Your answer should consist solely of the lines from the one with "Model this object" through the one with "import Sketcher", copied exactly, endpoints included.

◆ **Given entries**
──────────
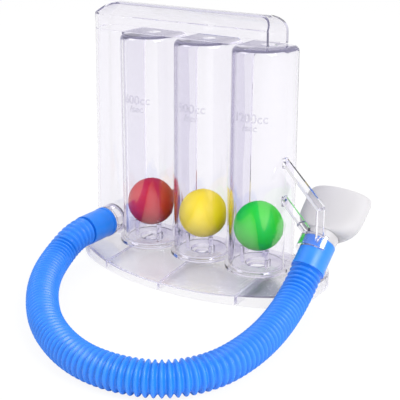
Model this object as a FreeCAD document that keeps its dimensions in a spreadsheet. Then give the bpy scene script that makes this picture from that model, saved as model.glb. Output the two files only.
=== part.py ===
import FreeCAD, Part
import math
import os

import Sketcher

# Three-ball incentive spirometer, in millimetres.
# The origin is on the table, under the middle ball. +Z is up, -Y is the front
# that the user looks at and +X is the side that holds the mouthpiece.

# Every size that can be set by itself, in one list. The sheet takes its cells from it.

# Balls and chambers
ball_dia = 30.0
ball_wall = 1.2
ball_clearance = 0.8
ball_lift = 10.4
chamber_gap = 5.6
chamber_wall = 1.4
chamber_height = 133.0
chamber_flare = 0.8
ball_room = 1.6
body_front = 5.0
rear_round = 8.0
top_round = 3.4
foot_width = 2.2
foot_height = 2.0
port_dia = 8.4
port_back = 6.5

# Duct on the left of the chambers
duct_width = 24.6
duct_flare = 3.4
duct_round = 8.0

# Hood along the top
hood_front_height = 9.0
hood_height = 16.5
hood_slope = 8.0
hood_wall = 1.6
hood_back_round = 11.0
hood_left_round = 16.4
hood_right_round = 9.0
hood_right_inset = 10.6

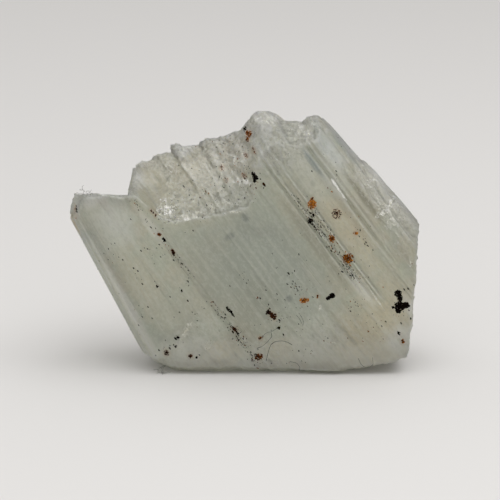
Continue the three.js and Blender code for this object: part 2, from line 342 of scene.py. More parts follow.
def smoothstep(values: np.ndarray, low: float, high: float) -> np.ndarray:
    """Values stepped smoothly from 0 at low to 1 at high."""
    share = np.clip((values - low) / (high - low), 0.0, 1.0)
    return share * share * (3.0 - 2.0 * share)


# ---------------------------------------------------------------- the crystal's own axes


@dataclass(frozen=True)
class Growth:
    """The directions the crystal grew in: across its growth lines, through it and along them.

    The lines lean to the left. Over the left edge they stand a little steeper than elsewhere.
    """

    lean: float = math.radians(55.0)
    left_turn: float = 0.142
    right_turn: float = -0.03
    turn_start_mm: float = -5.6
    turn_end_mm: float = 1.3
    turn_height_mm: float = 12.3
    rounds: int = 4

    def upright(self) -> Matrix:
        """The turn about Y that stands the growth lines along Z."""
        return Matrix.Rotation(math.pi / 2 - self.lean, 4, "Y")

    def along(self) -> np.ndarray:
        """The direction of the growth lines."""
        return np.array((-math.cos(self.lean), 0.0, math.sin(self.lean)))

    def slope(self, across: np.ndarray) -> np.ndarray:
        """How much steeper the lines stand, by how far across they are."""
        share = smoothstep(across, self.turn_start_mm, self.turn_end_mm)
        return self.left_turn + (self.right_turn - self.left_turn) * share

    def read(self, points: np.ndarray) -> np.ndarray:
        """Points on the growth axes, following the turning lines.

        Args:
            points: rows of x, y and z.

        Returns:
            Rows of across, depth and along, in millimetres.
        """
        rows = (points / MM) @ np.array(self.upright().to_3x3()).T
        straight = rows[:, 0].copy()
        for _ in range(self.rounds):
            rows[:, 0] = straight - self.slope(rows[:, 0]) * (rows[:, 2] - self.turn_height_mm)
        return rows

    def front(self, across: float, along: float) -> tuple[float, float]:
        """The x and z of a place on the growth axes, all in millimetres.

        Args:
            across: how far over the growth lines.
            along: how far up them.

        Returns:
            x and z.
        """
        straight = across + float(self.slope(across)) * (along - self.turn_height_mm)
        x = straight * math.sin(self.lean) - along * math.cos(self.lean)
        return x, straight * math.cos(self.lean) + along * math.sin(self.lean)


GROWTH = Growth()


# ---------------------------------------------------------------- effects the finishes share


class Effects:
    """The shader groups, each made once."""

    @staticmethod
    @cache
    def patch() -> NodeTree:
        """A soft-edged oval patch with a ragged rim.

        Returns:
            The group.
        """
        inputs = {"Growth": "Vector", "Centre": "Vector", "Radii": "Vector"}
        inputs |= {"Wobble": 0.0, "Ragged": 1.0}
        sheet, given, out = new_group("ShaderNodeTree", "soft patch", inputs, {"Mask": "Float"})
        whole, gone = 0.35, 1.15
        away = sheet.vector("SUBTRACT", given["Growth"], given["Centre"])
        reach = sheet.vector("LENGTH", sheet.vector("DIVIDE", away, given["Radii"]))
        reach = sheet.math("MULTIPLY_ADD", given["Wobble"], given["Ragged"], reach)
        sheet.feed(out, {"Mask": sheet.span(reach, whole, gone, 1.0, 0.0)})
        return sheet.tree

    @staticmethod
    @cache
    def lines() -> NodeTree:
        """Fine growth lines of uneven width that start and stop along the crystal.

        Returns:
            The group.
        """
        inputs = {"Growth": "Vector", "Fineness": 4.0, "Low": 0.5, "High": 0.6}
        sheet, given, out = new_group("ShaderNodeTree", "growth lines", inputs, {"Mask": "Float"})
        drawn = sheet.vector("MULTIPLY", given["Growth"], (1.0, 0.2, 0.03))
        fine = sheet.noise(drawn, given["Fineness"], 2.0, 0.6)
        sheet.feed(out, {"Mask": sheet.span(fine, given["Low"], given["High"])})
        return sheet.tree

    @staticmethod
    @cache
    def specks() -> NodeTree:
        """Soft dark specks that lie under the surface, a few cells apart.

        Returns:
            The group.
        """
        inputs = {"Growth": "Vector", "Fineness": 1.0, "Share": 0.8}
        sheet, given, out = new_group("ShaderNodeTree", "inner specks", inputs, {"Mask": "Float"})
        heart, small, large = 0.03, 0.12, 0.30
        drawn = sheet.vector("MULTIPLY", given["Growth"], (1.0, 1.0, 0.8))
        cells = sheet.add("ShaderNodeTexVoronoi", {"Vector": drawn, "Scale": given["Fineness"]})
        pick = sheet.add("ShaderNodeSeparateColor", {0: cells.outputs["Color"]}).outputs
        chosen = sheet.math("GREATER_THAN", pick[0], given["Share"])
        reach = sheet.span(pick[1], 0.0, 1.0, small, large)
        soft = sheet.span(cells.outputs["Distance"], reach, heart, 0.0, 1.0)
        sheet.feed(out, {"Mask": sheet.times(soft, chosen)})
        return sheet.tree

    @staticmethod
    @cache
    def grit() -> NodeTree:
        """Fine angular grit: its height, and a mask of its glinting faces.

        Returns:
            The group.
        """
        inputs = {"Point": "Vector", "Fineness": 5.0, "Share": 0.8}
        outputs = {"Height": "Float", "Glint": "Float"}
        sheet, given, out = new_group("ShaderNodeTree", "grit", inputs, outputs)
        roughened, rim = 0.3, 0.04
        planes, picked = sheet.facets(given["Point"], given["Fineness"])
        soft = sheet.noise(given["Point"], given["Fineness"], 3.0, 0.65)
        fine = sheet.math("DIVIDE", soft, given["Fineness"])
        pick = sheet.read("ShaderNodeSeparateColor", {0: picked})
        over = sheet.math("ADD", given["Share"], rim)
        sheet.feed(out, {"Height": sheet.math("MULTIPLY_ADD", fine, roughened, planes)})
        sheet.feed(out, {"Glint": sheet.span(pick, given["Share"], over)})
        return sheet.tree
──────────
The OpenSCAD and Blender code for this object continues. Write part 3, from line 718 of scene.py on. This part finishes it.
──────────
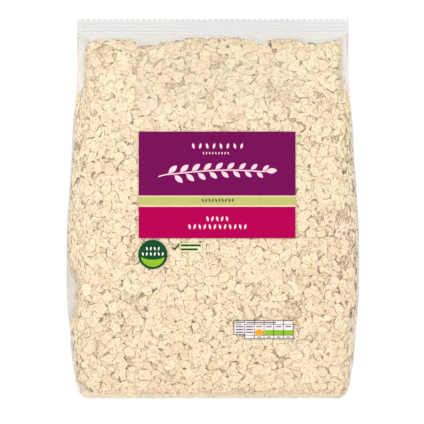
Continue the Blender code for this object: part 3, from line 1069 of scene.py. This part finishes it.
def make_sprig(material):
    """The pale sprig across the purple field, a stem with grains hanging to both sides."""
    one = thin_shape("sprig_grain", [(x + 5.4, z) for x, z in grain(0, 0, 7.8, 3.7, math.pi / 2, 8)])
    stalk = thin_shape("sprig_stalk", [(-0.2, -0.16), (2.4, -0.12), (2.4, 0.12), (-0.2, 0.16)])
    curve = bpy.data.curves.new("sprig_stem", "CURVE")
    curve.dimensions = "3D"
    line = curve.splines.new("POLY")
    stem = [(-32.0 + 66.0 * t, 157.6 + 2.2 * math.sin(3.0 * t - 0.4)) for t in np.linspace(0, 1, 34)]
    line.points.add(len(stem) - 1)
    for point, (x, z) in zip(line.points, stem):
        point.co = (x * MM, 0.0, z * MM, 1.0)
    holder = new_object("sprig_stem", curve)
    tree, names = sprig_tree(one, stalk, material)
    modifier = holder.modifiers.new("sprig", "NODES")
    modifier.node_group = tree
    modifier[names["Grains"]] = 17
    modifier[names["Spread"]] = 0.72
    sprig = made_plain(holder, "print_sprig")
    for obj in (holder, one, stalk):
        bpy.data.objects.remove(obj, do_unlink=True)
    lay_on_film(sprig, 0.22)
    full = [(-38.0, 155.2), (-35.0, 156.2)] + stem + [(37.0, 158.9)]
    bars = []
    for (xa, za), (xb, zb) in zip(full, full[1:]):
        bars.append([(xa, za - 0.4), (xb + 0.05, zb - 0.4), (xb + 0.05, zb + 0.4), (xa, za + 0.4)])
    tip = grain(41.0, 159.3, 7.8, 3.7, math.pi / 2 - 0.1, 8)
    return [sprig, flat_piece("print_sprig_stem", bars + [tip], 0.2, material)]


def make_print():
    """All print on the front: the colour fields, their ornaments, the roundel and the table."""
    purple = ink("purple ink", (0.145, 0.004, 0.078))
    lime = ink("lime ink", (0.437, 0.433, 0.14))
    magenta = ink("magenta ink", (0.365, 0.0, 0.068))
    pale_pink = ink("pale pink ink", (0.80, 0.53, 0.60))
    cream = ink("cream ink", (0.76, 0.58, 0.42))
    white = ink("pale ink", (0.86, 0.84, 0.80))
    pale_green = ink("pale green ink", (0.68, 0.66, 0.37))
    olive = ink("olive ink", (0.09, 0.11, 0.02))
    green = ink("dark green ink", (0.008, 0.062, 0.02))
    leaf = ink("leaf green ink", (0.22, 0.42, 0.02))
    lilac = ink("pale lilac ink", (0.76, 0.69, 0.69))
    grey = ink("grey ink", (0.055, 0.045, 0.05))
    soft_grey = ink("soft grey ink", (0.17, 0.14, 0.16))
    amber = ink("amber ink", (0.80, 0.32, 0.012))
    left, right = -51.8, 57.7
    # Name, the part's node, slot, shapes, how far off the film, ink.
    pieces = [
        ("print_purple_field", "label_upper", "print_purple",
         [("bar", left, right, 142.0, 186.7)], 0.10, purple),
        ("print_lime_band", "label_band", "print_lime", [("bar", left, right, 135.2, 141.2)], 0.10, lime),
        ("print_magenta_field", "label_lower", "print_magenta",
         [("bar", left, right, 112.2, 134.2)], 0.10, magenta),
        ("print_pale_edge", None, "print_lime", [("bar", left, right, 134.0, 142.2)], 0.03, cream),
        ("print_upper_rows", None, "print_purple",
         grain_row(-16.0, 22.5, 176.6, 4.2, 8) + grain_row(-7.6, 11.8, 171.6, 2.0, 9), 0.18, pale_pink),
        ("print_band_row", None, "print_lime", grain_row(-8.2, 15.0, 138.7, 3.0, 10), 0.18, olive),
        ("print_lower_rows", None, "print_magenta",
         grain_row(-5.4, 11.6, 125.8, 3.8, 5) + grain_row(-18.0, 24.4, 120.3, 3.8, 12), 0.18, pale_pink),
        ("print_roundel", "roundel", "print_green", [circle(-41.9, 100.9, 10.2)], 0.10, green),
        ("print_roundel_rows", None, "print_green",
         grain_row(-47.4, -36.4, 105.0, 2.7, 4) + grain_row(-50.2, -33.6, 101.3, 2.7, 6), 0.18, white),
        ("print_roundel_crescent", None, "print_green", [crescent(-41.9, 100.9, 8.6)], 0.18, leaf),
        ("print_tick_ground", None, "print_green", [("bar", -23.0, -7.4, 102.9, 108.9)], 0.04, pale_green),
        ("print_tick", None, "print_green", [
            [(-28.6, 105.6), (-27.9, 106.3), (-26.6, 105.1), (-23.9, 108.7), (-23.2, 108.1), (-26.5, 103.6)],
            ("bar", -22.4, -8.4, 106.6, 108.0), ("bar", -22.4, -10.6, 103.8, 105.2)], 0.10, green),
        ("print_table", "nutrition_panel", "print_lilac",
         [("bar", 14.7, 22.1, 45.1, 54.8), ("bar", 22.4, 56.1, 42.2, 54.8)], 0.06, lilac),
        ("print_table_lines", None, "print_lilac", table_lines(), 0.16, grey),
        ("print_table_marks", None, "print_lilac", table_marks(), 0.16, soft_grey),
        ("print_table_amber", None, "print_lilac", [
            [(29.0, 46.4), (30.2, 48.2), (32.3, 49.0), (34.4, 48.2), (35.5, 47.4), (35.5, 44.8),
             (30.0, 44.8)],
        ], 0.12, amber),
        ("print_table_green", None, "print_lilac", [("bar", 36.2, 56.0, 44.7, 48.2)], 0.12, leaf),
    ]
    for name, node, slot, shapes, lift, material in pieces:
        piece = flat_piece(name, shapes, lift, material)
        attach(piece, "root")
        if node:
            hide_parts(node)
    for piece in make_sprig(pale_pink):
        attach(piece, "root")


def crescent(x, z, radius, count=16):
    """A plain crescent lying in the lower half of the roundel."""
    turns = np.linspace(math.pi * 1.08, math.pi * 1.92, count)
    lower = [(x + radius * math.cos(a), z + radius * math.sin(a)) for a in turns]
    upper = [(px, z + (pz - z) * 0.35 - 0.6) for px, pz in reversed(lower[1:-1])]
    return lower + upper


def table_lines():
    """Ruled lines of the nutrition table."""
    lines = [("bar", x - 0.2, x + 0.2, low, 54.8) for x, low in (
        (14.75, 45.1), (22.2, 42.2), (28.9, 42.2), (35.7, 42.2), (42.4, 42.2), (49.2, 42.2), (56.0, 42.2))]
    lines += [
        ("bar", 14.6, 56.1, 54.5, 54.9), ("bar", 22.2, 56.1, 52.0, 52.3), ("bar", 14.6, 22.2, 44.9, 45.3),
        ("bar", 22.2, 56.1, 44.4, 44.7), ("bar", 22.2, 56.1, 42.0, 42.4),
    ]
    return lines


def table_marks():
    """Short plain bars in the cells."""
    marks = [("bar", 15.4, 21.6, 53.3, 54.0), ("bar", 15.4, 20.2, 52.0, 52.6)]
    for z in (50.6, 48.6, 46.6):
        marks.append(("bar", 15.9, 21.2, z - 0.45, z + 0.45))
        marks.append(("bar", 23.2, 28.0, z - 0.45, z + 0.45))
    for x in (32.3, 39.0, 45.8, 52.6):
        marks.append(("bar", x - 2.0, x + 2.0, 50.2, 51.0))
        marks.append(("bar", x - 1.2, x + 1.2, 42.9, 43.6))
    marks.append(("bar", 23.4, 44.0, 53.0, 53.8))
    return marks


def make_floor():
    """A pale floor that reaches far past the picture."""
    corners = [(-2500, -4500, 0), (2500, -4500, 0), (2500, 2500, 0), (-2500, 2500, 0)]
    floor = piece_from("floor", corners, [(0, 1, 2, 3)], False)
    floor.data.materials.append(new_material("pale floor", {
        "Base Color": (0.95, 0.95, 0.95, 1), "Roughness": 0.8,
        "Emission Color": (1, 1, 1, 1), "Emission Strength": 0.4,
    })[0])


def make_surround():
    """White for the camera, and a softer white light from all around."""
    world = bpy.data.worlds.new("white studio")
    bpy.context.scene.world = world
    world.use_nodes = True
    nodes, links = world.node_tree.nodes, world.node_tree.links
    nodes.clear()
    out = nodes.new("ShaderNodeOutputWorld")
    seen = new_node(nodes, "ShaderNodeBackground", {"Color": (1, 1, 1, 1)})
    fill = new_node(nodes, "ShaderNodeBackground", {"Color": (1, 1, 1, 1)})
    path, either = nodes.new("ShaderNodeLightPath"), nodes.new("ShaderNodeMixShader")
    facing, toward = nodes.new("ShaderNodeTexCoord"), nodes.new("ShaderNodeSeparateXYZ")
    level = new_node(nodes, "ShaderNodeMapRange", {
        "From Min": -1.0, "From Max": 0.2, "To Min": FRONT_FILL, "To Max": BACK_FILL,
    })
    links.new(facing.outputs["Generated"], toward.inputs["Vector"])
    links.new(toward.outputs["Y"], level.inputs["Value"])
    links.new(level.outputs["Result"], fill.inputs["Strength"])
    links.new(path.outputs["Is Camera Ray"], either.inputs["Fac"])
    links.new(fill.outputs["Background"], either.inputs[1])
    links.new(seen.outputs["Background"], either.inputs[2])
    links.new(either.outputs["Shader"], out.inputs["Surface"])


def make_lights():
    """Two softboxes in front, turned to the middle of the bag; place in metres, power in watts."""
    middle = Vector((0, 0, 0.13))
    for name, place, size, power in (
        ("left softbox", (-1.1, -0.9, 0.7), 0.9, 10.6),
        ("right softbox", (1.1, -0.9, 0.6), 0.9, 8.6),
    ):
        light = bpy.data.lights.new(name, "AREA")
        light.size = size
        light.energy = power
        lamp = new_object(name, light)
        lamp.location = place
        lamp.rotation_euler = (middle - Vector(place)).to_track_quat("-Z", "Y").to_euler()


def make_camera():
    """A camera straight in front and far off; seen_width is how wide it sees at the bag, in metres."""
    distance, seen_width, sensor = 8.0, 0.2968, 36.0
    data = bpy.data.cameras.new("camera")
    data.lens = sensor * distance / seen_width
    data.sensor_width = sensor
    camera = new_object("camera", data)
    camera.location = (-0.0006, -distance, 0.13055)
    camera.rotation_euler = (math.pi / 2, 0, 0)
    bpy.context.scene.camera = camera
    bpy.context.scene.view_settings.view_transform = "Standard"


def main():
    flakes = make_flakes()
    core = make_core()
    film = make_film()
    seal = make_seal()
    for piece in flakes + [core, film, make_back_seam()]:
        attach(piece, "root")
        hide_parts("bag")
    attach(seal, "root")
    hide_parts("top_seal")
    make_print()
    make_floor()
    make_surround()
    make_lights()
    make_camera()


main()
──────────
◆ **Result**
Model this object as a FreeCAD document that keeps its dimensions in a spreadsheet. Then give the bpy scene script that makes this picture from that model, saved as model.glb. Output the two files only.
=== part.py ===
import FreeCAD, Part
import math
import os

import Sketcher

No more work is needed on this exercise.